Sun perch are what local anglers call green sunfish, a close relative of the bluegill. These fish are normally easy to catch in homemade traps that are legal to use in private waters. Most anyone with a private pond has an ample supply of green sunfish, whether they know it or not. A simple trap, baited with bread or dogfood, will usually catch enough in a few hours time to bait up one run of your lines.

“The loops are about 4 feet apart and about 2 feet long each,” says Vaughan, describing how he makes his lines. “I make a loop knot on the shank of the hook; this keeps the big boys from twisting the line loose. The length and number of hooks on each line varies just depending on what I’m tying off to.”

Kealon Dill, a Sunflower County deputy sheriff and Inverness resident, ties his trotlines in much the same fashion.

“I buy thin, braided twine from Delta Net and Twine,” he said. “I like this thin line because it allows the bait to move more easily in the water than the thicker, coated twine does. If I’m making a new line, I go out in the yard and tie one end off to a pole or something. Then I stretch my arms as far as I can, and at that length I make my first drop. I pull about an arm’s length of twine down and back up into a loop, and tie a slip knot in it. Then I just go on down the line another full reach and make another drop.”

As far as tying on the hooks, Dill prefers using barrel swivels.

“I sit in my recliner with a pair of needle-nosed pliers, a box of hooks and a box of swivels,” he said. “I open the eye of the hook, put the swivel in and close it back. I do this to a whole box of hooks so that I have plenty of spares after I get my lines rigged. I use Mustad 8/0 stainless hooks with 4/0 barrel swivels. Most of these stainless hooks have lasted 8-10 years.

“Then when I get ready to put my hooks on my drops, I just thread the end of the drop loop through the eye of the swivel, flip the hook through the end of the loop and it’s done. That way if I ever have to put on a new hook, I don’t have to cut or retie any line.”

Dill fishes the Quiver River as well as the Sunflower. The areas he fishes are best in the summer months, after the fish have finished spawning and the water is lower and slower.

“I’ve been handgrabbing and running trotlines since I was big enough to get in a boat,” said Dill. “The spring is not my favorite time to fish; I’d rather wait until the fish come off of the nest.

“I’m on the river every July 4th because that’s the way we always did it growing up.
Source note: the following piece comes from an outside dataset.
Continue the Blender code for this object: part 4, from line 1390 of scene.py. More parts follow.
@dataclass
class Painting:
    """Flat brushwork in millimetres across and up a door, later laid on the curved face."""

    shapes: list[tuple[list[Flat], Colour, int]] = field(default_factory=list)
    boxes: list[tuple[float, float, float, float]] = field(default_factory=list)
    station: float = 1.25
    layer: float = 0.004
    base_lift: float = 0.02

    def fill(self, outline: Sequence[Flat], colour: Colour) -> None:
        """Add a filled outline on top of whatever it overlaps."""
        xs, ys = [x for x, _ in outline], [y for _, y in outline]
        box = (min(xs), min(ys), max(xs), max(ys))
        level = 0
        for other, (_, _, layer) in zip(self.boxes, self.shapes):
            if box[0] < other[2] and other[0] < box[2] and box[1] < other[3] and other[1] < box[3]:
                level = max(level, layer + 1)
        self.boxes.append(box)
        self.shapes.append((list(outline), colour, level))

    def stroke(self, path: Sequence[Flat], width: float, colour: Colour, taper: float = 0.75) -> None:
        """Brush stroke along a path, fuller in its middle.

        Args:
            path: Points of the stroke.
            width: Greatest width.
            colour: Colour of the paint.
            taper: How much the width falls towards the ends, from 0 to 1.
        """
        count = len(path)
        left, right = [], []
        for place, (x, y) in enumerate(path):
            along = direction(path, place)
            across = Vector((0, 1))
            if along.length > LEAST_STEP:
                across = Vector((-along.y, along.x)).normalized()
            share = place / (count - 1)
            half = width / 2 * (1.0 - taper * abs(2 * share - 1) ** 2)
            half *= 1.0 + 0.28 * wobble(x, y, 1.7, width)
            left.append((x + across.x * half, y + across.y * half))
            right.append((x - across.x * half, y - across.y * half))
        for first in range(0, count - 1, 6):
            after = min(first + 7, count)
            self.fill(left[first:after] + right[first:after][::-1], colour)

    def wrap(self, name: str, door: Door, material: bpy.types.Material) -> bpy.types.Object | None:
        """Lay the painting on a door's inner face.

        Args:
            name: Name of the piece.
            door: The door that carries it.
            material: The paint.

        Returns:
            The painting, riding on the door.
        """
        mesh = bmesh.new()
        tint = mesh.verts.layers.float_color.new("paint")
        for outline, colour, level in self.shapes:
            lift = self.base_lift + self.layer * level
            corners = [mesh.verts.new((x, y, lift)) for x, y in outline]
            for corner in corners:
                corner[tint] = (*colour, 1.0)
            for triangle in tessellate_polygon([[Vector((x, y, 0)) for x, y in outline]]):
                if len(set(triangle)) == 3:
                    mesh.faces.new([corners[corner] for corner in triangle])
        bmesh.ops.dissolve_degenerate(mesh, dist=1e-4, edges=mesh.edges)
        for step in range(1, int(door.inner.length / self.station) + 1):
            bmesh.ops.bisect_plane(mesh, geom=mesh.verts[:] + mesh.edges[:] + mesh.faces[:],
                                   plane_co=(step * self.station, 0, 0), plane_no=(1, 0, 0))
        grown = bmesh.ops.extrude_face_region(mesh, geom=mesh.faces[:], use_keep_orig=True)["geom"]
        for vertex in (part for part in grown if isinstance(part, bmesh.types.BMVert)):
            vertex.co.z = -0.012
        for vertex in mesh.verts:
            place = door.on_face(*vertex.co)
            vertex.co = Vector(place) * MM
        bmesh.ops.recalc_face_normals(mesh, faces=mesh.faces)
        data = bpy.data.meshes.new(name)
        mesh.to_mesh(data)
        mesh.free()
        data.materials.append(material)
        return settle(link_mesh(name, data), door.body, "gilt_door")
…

The catfish are hungry and ready to eat because they’ve been on the nest for the last few weeks. I look for holes in the river bottom, and fish the same spots every time I go. When the river gets down to where it’s only 3-5 feet deep, the fish will be in those holes.
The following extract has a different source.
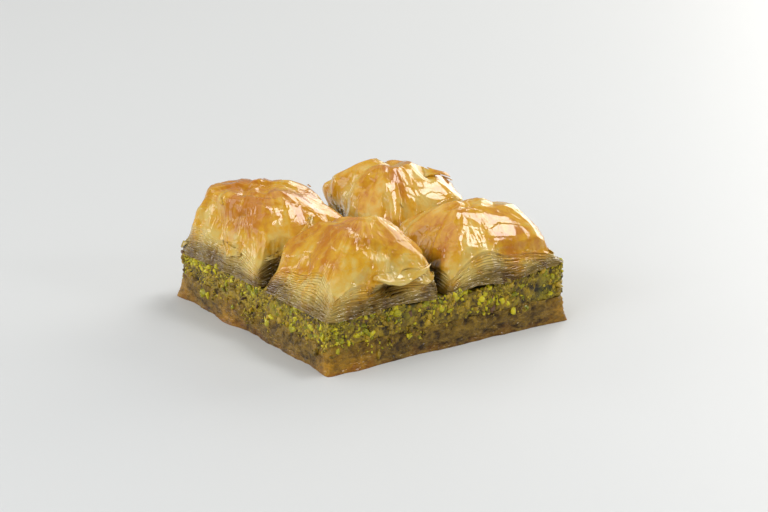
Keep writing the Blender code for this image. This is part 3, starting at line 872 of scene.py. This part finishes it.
def side_places(draw, kind, count):
    """Seeded places for crumbs on the four sides of the nut layer, bunched as chopped nuts are."""
    placed = 0
    while placed < count:
        turned = Matrix.Rotation(draw.randrange(4) * math.pi / 2, 3, "Z")
        radius = mix(*kind.radii, draw.random() ** 2)
        along = draw.uniform(-1, 1) * (FILLING_HALF - 0.6 * radius)
        spot = turned @ Vector((FILLING_HALF, along, 0))
        top = FILLING_TOP + nut_swell(spot.x, spot.y)
        spilt = SPILL * max(0.0, 0.5 + ripple(spot, 9 * MM, 14.0))
        spilt += NUT_SPILL * near_any(spot, NUT_SPILLS, NUT_SPILL_SPREAD)
        spilt = min(FILLING_FOOT - 1.5 * MM, spilt) * draw.random()
        spot.z = max(1.4 * radius, mix(FILLING_FOOT - spilt, top + OVER_RIM, draw.random() ** 0.65))
        fresh = 0.4 * near_any(spot, (FRESH_CORNER,), FRESH_SPREAD)
        if draw.random() > SCATTERED + fresh + BUNCHED * ripple(spot, 6 * MM, 31 * kind.radii[1] / MM):
            continue
        placed += 1
        stand = nut_relief(spot)[0] * ease(spot.z, 1.5 * MM, 5.5 * MM)
        stand += BASE_DRAW_IN * max(0.0, 1 - (spot.z / FILLING_FOOT) ** 2)
        stand -= radius * draw.uniform(0.1, 0.7)
        yield spot + turned @ Vector((stand, 0, 0)), radius


def cut_places(draw, kind, count):
    """Seeded places for crumbs on top of the nuts, where the two cuts lay them open."""
    for i in range(count):
        radius = min(0.9 * MM, mix(*kind.radii, draw.random() ** 1.7))
        along = draw.uniform(-1, 1) * (FILLING_HALF - radius)
        off = draw.uniform(-0.5, 0.5)
        if i % 2:
            yield Vector((CUT_X + off * CUT_X_WIDTH, along, FILLING_TOP)), radius
        else:
            yield Vector((along, CUT_Y + off * CUT_Y_WIDTH, FILLING_TOP)), radius


def crumb(place, radius, kind, draw):
    """One chopped bit: a lump with its own dents and flat knife faces, turned its own way."""
    bm = bmesh.new()
    tint = bm.verts.layers.float.new("tint")
    turned = Euler([draw.uniform(0, math.tau) for _ in range(3)]).to_matrix()
    width, thickness = draw.uniform(kind.flatness, 1.0), draw.uniform(kind.flatness, 1.0) * kind.flatness
    squash = Matrix.Diagonal((1.0, width, thickness))
    bmesh.ops.create_icosphere(bm, subdivisions=kind.fineness, radius=1)
    shade, start = draw.random(), draw.uniform(0, 50)
    faces = [Vector([draw.gauss(0, 1) for _ in range(3)]).normalized() for _ in range(kind.cuts)]
    for vert in bm.verts:
        point = vert.co * (1 + CRUMB_DENTS * noise.noise(vert.co * 1.3 + Vector((start, 0, 0))))
        for face in faces:
            point -= face * max(0.0, point.dot(face) - KNIFE_FACE)
        vert.co = place + turned @ (squash @ point) * radius * BEFORE_CUTTING
        vert[tint] = shade
    return bm


def scatter(kind, draw, in_cuts, material):
    """All crumbs of one kind as one piece."""
    places = [*side_places(draw, kind, kind.count), *cut_places(draw, kind, in_cuts)]
    parts = [crumb(place, radius, kind, draw) for place, radius in places]
    add_piece(kind.name, join_all(parts, ("tint",)), material)


def colour(code):
    """A linear colour from an sRGB hex code."""
    parts = [int(code[i:i + 2], 16) / 255 for i in (1, 3, 5)]
    return (*[p / 12.92 if p <= 0.04045 else ((p + 0.055) / 1.055) ** 2.4 for p in parts], 1.0)


def add(tree, kind, inputs=None, output=0, **settings):
    """Add one node with its settings and links. Gives the output asked for, by name or number."""
    made = tree.nodes.new("ShaderNode" + kind)
    for name, value in settings.items():
        setattr(made, name, value)
    for socket, value in (inputs or {}).items():
        if isinstance(value, bpy.types.NodeSocket):
            tree.links.new(value, made.inputs[socket])
        else:
            made.inputs[socket].default_value = value
    return made.outputs[output]


# Numbers of the sockets of a Mix node set to colours
MIX_FACTOR, MIX_A, MIX_B, MIX_RESULT = 0, 6, 7, 2


def new_material(name, plain):
    """A material whose shader has the plain values given, with its tree and that shader."""
    material = bpy.data.materials.new(name)
    material.use_nodes = True
    shader = material.node_tree.nodes["Principled BSDF"]
    for socket, value in plain.items():
        shader.inputs[socket].default_value = value
    return material, material.node_tree, shader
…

“I run my lines all the way across the river, and about a foot and a half off of the bottom. I put 12-15 hooks on each line, and tie a 12- to 16-inch leader on my weights to keep the hooks off the bottom.

“If you’ve ever looked at a flathead, you’ll see his eyes are on the top of his head. If you put your hooks about a foot or so off of the bottom, he’ll see the bait against the light above as he is swimming along the bottom. You’ll get a top-lip catch every time.”

Vaughan uses a similar style when rigging his trotlines and limb lines. Limb lines are similar to trotlines, but they aren’t stretched out for a long distance like trot lines are. Limb lines are usually tied to a green limb on the bank, and the trailing end is weighted and tossed into the water. The hooks dangle between the weight and the anchor point.

“I don’t use any floats,” he said. “For limb lines, I use either railroad spikes or big steel nuts tied on the end of them as weights. Hang limb lines on limbs of trees. I usually look for good springy limbs.

“When tying trot lines, tie your lines low to the water. Use any kind of scrap metal or cinder blocks for weights, and the weights really need to be pretty heavy so when the fish scoops up the bait the weights kinda set the hook when he pulls out the slack.”

As far as keeping his bait alive while in the sultry heat of the Delta spring and summer, Vaughan lets the river do it for him.

“I have a bait cage I put my bait in as well; it’s basically a box built out of hardware cloth with a door on it and weights on the bottom,” he said. “I leave it in the water to keep the bait alive. Tie a line and a float (Coke bottle) on it to pull it up. The key things to remember are keep fresh bait, fish the slow-moving deep water, and most of all be careful.”

Dill fishes lines in his local waters from July through September with good success. Using 2- to 3-inch sunfish as bait, he’s mastered the art of catching Delta cats when the weather is miserably hot.

“I don’t bait in the daytime because of all the gar,” he said. “A gar is the thievingest fish in the river; they are strait thugs. We go out about an hour and a half before dark and start baiting the hooks. When we get through baiting, we run back down river, checking lines all the way back to the boat ramp. If we’ve caught any fish, we remove them and re-bait the hooks. We wait until about 10:30 or 11 p.m., and run the lines again. We bait up again, and run the lines one last time at dawn. If any bait is left on the hooks at dawn, I pull it off and leave the hooks bare until the next evening.”

Apparently, this technique has worked well for him, as he recounted one of his most memorable fishing trips in years past.

“We had 80 hooks out one night in July,” he said. “By dawn the next morning, we had caught 42 fish. Forty of them were flatheads, and two were channel cats. The fish ranged in size from 5 to 20 pounds each.

“I had two buddies with me, and we had planned to fish again the next night, but after we got through cleaning that 400 pounds of fish, we had had all of the fishing we wanted.”